A well-received American jaunt earlier this year offers them a shard of hope, although again The Brilliant Trees move shyly. ‘We’re old enough and smart enough to know that it’s not going to happen for us in England’, claims Farrell, ‘and the only option open to us now is in America because America seems to be far more open to what we’re doing and what we’re about. The last time around we played nine shows in Boston and New York and we went down so well that we’ll probably move over there, however temporarily, at the start of next year’.

‘We were genuinely taken aback by the response we received in America’, singer Alan Hoey recalls. ‘Once again we know faraway fields are always greener but the thought of playing to a whole new audience and dealing with a new set of people is all very exciting for us, even after all this time’.

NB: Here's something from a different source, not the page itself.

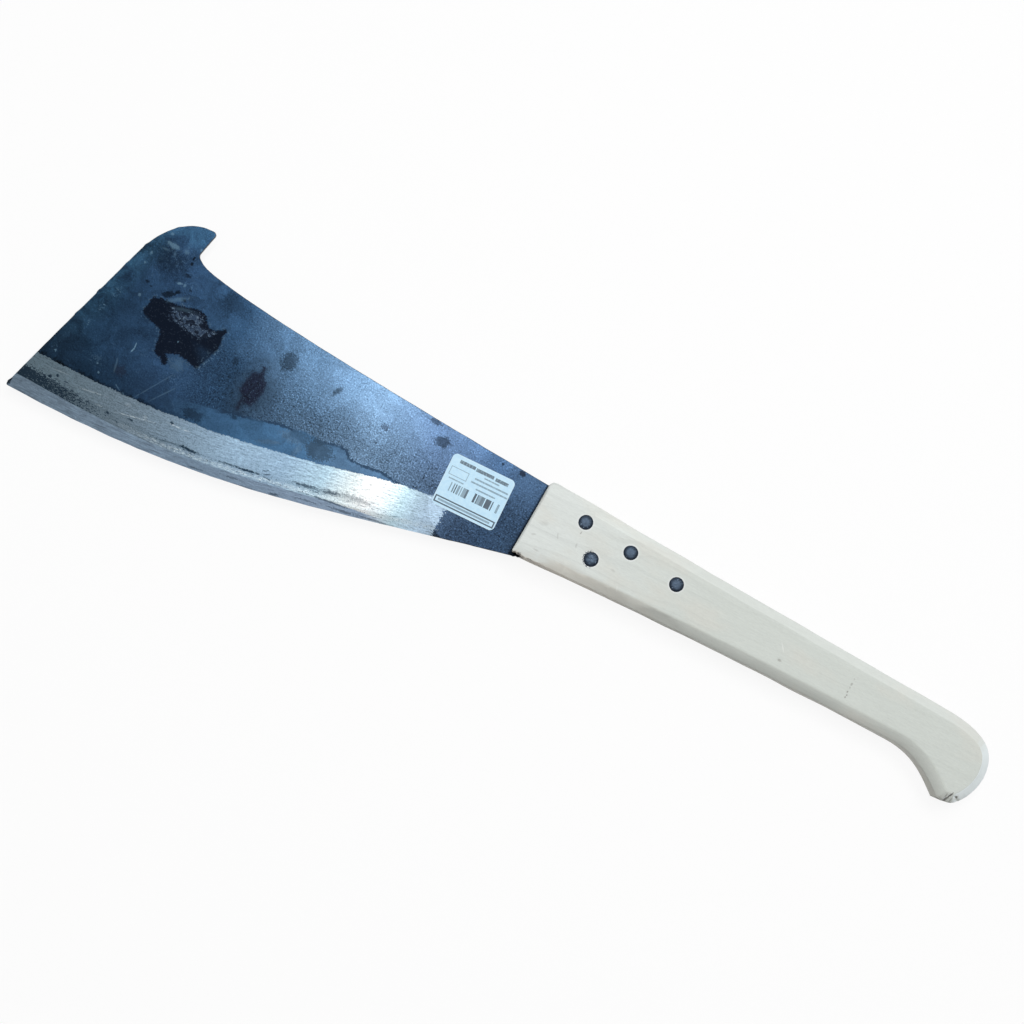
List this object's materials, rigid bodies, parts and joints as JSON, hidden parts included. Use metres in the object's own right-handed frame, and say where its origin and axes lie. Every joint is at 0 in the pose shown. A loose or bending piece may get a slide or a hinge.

In an industry that works largely on a tissue of mutual lies, deceits and distortions, The Brilliant Trees have at least come this far with their dignity intact. These days, however, they’re dealing in far more abstracts and with far more numbers than they probably ever imagined.

‘No matter how well you do in this country, you’re never going to be able to support the band in the long-term’, Dave Farrell concludes. ‘The point is that if there were 800 people at our last show in Dublin, then there may easily be another 800 out there, and if there’s another 800 out there, then there may be another 8,000 out there. Who knows ?’.

NOTE :- The Brilliant Trees did roll on, doing what they’d promised they would. And in 1999, with Florida-based management in place, released a second, excellent album, ‘Wake Up And Dream’. Tony Barrett is currently part of Elevens, alongside Sack’s Martin McCann and Mark Healy from The Josephs.